The Role of International Governance Mechanisms
Speed of market entry and penetration are also dependent on the modalities of governing international expansion. International expansion in financial services firms has in the past seen many mergers and acquisitions but relatively fewer strategic alliances. This tendency towards higher commitment market entry modes depends on the nature of the financial services business and the difficulties of limiting transaction costs of an alliance agreement.

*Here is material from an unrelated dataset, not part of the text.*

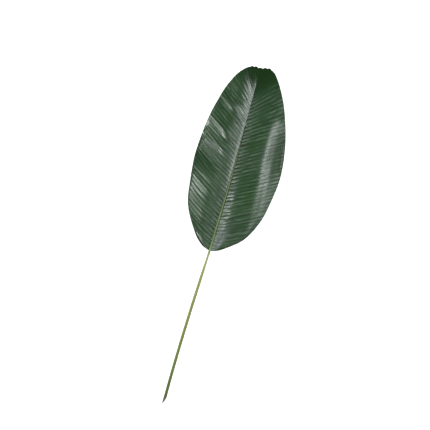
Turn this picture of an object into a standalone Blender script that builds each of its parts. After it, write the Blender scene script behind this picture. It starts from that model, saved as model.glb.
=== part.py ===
# A cut banana leaf lying on a surface with its upper side up. A thin green blade, pleated
# along its side veins, holds a pale stalk that runs on through it as the midrib.
# Metres, +Z up. The leaf points along +Y, from the stalk's cut end to the blade's tip.
import math

import bmesh
import bpy
import numpy as np

# Lengths along the leaf, counted from where the blade begins
STALK_LENGTH = 0.4215
BLADE_LENGTH = 0.499
RIB_LENGTH = 0.343
SLOT_LENGTH = 0.347
FAN_START = 0.470

# Sideways bow of the midrib inside the blade, and of the bare stalk, and how far the stalk stands
# to the right, up to where the midrib is back on the blade's middle
BLADE_BOW = 0.0031
BLADE_BOW_SPAN = 0.365
STALK_ASIDE = 0.0018
STALK_ASIDE_END = 0.09
STALK_BOW = 0.0062
STALK_BOW_SPAN = 0.620

# Edge of each half: distance along the leaf and distance out from the midrib
RIGHT_EDGE = (
    (0.000, 0.0045), (0.0055, 0.0185), (0.0213, 0.0415), (0.052, 0.0768), (0.105, 0.1045),
    (0.170, 0.1182), (0.242, 0.1248), (0.310, 0.1180), (0.380, 0.0985), (0.440, 0.0735),
    (0.478, 0.0523), (0.4935, 0.0408), (0.5030, 0.0262), (BLADE_LENGTH, 0.0),
)
LEFT_EDGE = (
    (0.001, 0.0045), (0.006, 0.0182), (0.021, 0.0378), (0.052, 0.0620), (0.105, 0.0910),
    (0.170, 0.1033), (0.242, 0.1092), (0.310, 0.1035), (0.380, 0.0892), (0.440, 0.0695),
    (0.478, 0.0465), (0.4935, 0.0295), (0.4978, 0.0195), (BLADE_LENGTH, 0.0),
)

# Pleats: rows run along the side veins, by turns on a crest and in a furrow. Each vein ends
# further up the edge than it starts on the midrib, and the last rows shape the scalloped tip
ROWS = 94
COLUMNS = 9
PLEAT_HEIGHT = 0.0006
PLEAT_MARGIN_LOSS = 0.6
PLEAT_TIP_LOSS = 0.4
PLEAT_TIP_FADE = (0.40, 0.06)
PLEAT_AT_RIB = 0.2
PLEAT_FULL_ACROSS = 0.06
VEIN_LEAD = 0.38
VEIN_BOW = 0.03
FIRST_SHARE = 0.035
SCALLOP_ROWS = 5
SCALLOP_DEPTH = 0.0015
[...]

If a financial services firm judges the risk of imitation by local firms to be high, it may refrain from joint ventures, since these may expose the firm to substantial expropriation risk by incumbents who act as partners. There are obviously also many reasons why mergers and acquisitions may not be the best mode of entry. If a foreign bank has to pay four times book value for targets in Eastern European markets and is forced to buy at the same time a large portion of undesired assets, mergers and acquisitions might not be the ideal option.
Scaling Capabilities
The growth of the firm is limited by the speed with which it can replicate its knowledge-based resources. The design of internal knowledge management systems, however, is a neglected aspect in current theory on the internationalizing firm. If economies of scale and scope are essentially economies of knowledge re-use and the internationally expanding firm acts under constraints of rapid imitation, then bottlenecks in the internationalization process of the firm might depend not only on the speed with which it acquires market knowledge through experience-based learning, but additionally how it develops absorptive capacity55and the ability to replicate proprietary knowledge across international markets through the design of its internal knowledge management system.